• TASK BRIEF
Show all lines of the listing that hold the word "Identity".
[SOURCE EXCERPT start]
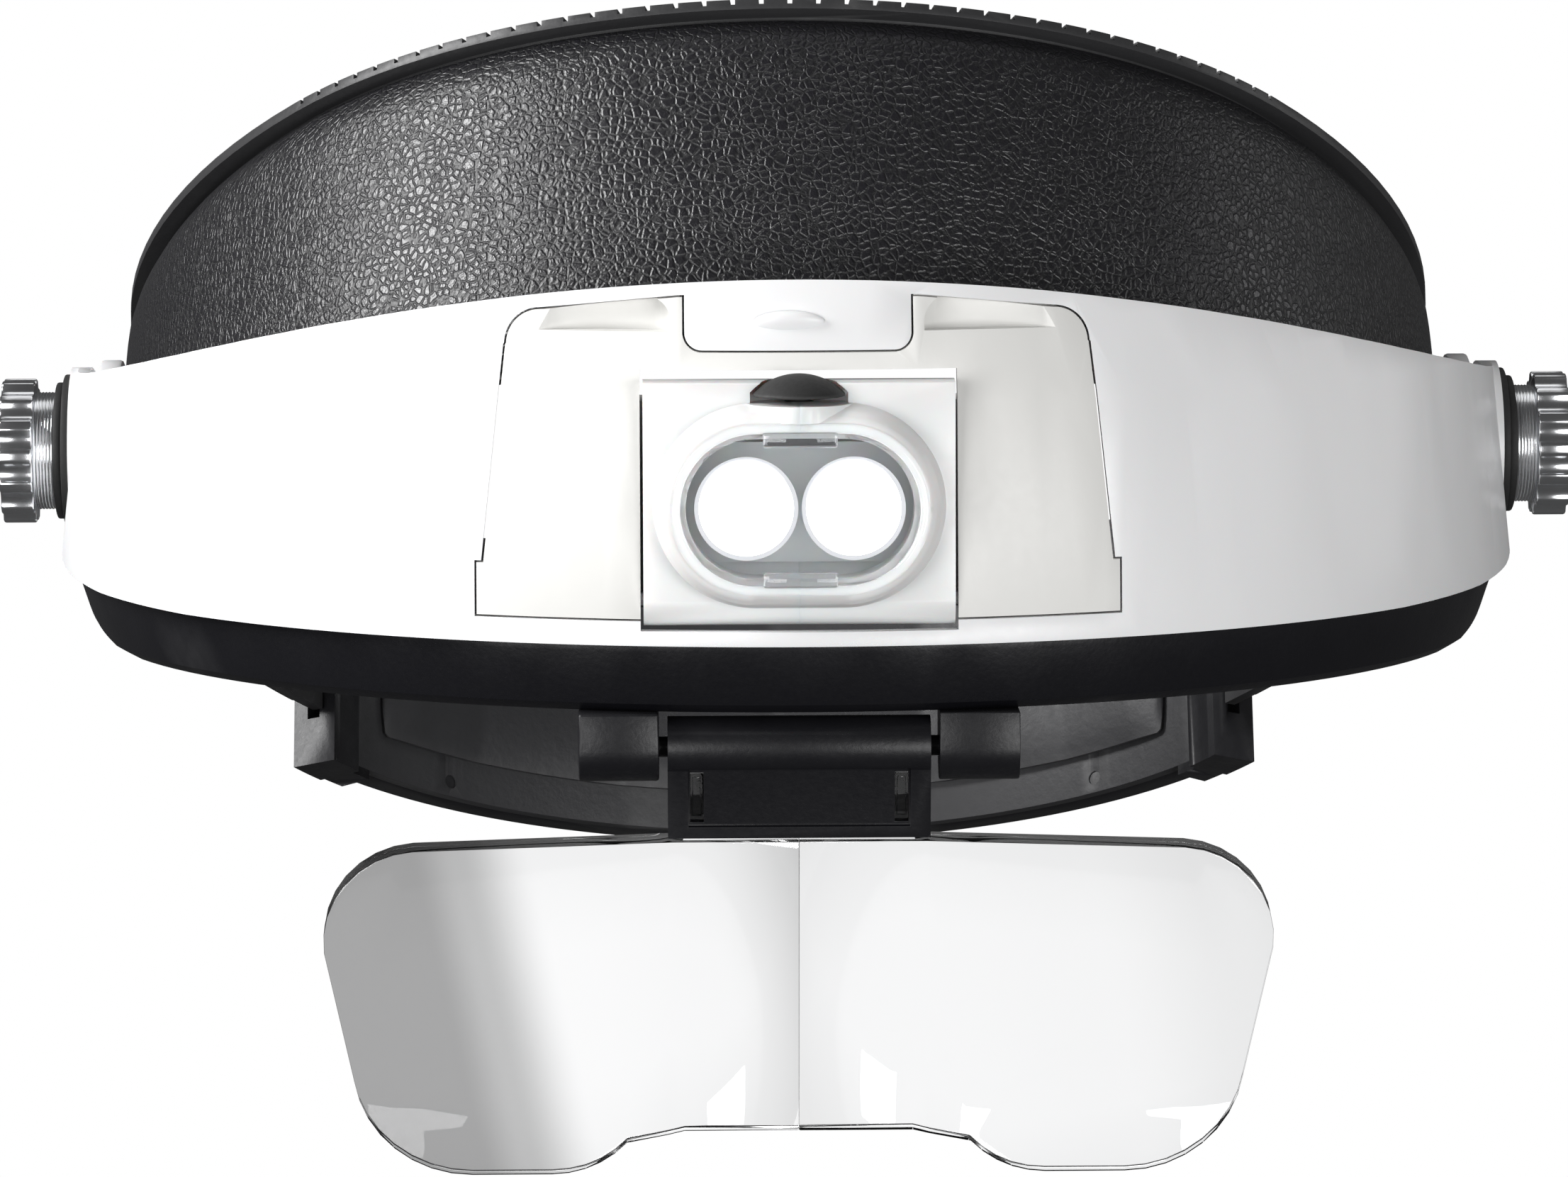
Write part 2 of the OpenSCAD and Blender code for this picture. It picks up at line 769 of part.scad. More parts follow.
module lamp_half(s) {
    color("#f2f2f0") in_visor() difference() {
        union() {
            across(lamp_w / 2) lamp_side(0);
            stadium_dome(dome_r, dome_h);
            translate([0, button_y, shelf_z - 9]) cylinder(r = button_r + 0.9, h = 9);
        }
        intersection() {
            across(lamp_w / 2 - lamp_wall) lamp_side(lamp_wall);
            translate([-30, -2 * visor_r, tip_z + 2]) cube([60, 2 * visor_r, shelf_z - 1.2 - tip_z - 2]);
        }
        ahead(lamp_back + 2, lamp_face + dome_h + 1) window_outline(window_r - 0.8);
        ahead(lamp_face + dome_h - 2, lamp_face + dome_h + 1) window_outline(window_r);
        translate([0, tip_y, tip_z]) axle_x(rod_r + run_gap, -30, 30);
        button_form(0.35);
        translate([0, button_y + 3, shelf_z - 4]) cylinder(r = 1.9, h = 9);
        translate([s < 0 ? 0 : -60, -2 * visor_r, -60]) cube([60, 2 * visor_r, 120]);
    }
}

module lamp_half_left() {
    lamp_half(-1);
}

module lamp_half_right() {
    lamp_half(1);
}

module lamp_window() {
    color([0.85, 0.9, 0.95, 0.4]) in_visor() {
        ahead(lamp_face + dome_h - 2, lamp_face + dome_h - 0.2) window_outline(window_r - 0.05);
    }
}

module in_led(s) {
    in_visor() translate([s * led_pitch / 2, 0, lamp_mid]) rotate([90, 0, 0]) children();
}

module reflector(s) {
    front = lamp_face + dome_h - 2.3;
    color("#e8e8ea") in_led(s) difference() {
        translate([0, 0, lamp_back + 3.2]) cylinder(r1 = 3.4, r2 = 6, h = front - lamp_back - 3.2);
        translate([0, 0, lamp_back + 3.1]) cylinder(r1 = 2.7, r2 = 5.5, h = front - lamp_back - 3);
    }
}

module reflector_left() {
    reflector(-1);
}

module reflector_right() {
    reflector(1);
}

module led(s) {
    color("#fff6c8") in_led(s) {
        translate([0, 0, lamp_back + 2.9]) cylinder(r = 2.5, h = 2.6);
        translate([0, 0, lamp_back + 5.5]) intersection() {
            sphere(r = 2.5);
            cylinder(r = 3, h = 3);
        }
    }
}

module led_left() {
    led(-1);
}

module led_right() {
    led(1);
}

module led_board() {
    color("#2f7d4f") in_visor() translate([-14, -lamp_back - 2.9, lamp_mid - 7]) cube([28, 1, 14]);
}

module power_switch() {
    base = lamp_mid + 7;
    color("#303234") in_visor() translate([0, button_y + 3, 0]) {
        translate([-3, -1.6, base]) cube([6, 3.4, shelf_z - 1.7 - base]);
        translate([0, 0, shelf_z - 2]) cylinder(r = 1, h = 0.8);
    }
}

module button_form(g) {
    rise = 2.6;
    cap_r = 7.4;
    translate([0, button_y, shelf_z]) intersection() {
        translate([0, 0, rise + (g > 0 ? 0.8 : 0) - cap_r]) sphere(r = cap_r + g);
        cylinder(r = button_r + g, h = 6);
    }
}

module power_button() {
    color("#141414") in_visor() {
        translate([0, 0, 0.8]) button_form(0);
        translate([0, button_y + 3, shelf_z - 0.4]) cylinder(r = 1.5, h = 2);
    }
}

// The holder: a barrel on the hinge pin and a sleeve for the lens plate's tongue
module lens_holder() {
    low = -hinge_r - holder_drop;
    color("#121213") in_lens() difference() {
        union() {
            axle_x(hinge_r, -holder_half, holder_half);
            translate([-holder_half, -holder_t / 2, low])
                cube([2 * holder_half, holder_t, holder_drop + hinge_r]);
        }
        axle_x(pin_r + run_gap, -30, 30);
        translate([-tongue_half - slide_gap, -tongue_t / 2 - 0.2, low - 1])
            cube([2 * (tongue_half + slide_gap), tongue_t + 0.4, tongue_h + 1.4]);
        translate([-13, -holder_t, low + 1.4]) cube([26, holder_t / 2 + 0.6, 7.2]);
        for (s = [-1, 1]) translate([s * 12 - 0.8, -holder_t, low + 1.8]) cube([1.6, holder_t, 6.2]);
    }
}

function arc_points(cx, cy, r, a0, a1, n) =
    [for (i = [0:n]) [cx + r * cos(a0 + (a1 - a0) * i / n), cy + r * sin(a0 + (a1 - a0) * i / n)]];

// Right half of the lens plate, below its tongue. The lower edge has a lobe on the outside.
module lens_outline() {
    w = lens_w / 2;
    notch = -0.87 * lens_h;
    polygon(concat([[0, notch], [0, 0], [15, 0]],
        arc_points(w - 11.5, -12.5, 11.5, 86, -6, 8),
        arc_points(w - 17.2, 14 - lens_h, 14, -8, -90, 8),
        arc_points(w - 26.7, 12 - lens_h, 12, -90, -138, 5),
        [[15.6, notch - 0.5], [13.6, notch]]));
}

module lens_half(s) {
    top = -hinge_r - holder_drop - lens_drop;
    color([0.85, 0.92, 0.95, 0.45]) in_lens() mirror([s < 0 ? 1 : 0, 0, 0]) {
        translate([0, lens_t / 2, top]) rotate([90, 0, 0]) linear_extrude(lens_t) lens_outline();
        translate([0, -tongue_t / 2, top - 2]) cube([tongue_half, tongue_t, tongue_h + 2 + lens_drop - 0.2]);
        translate([11.5, -tongue_t / 2 - 0.15, top + lens_drop + 2.2]) cube([1, tongue_t / 2, 4.8]);
    }
}

module lens_left() {
    lens_half(-1);
}

module lens_right() {
    lens_half(1);
}

band_frame();
band_cover();
forehead_pad();
rear_cradle_outer();
rear_cradle_inner();
rear_pad();
cradle_clip_left();
cradle_clip_right();
cradle_screws();
size_strap_left();
size_strap_right();
size_pinion();
size_knob();
pivot_bracket_left();
pivot_bracket_right();
pivot_bolt_left();
pivot_bolt_right();
inner_washers();
outer_washers();
thumb_nut_left();
thumb_nut_right();
visor_shell();
visor_skirt();
skirt_screws();
lens_ear_left();
lens_ear_right();
lens_hinge_pin();
light_cover();
battery_tray();
battery_cells();
contact_springs();
contact_plates();
lamp_pivot_rod();
lamp_half_left();
lamp_half_right();
lamp_window();
reflector_left();
reflector_right();
led_left();
led_right();
led_board();
power_switch();
power_button();
lens_holder();
lens_left();
lens_right();
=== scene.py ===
# %% [markdown]
# # A head visor magnifier
# The object is worn on the head. A padded band goes round the head, a white visor tilts on two
# thumb nuts at the temples, a lamp unit sits in the middle of the visor, and a clear lens plate
# flips up below it. The hard pieces were drawn in CAD, and they come in here as a fixed frame.
# This lesson gives them their edges and finishes, and makes the soft pieces.
# %% Load the CAD frame
import math

import bmesh
import bpy
from mathutils import Matrix, Vector


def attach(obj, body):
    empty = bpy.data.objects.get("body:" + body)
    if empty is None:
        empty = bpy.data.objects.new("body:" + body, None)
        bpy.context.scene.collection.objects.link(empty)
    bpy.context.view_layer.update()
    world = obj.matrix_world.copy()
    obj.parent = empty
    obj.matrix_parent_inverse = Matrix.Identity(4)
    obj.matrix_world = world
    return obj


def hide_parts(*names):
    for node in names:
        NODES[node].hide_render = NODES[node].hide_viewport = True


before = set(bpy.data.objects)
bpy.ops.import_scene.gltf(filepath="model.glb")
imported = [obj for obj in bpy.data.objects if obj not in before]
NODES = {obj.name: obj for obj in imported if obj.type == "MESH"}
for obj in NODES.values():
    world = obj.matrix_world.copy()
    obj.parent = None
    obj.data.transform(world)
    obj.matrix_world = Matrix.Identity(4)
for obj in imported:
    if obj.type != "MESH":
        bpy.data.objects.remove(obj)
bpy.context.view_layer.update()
MM = 0.001

# %% [markdown]
# ## Camera
# The view is straight on from the front, about a metre away with a long lens, so that the visor's
# two ends look nearly the same. Depth of field stays off.
# %% Camera
FOCAL_LENGTH = 171.3
CAMERA_PLACE = (-0.0166, -1.0, 0.0)
CAMERA_TARGET = (0.0005, 0.0, -0.0169)
CAMERA_ROLL = -0.3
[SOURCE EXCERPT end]
• WRITTEN REPLY
    obj.matrix_parent_inverse = Matrix.Identity(4)
    obj.matrix_world = Matrix.Identity(4)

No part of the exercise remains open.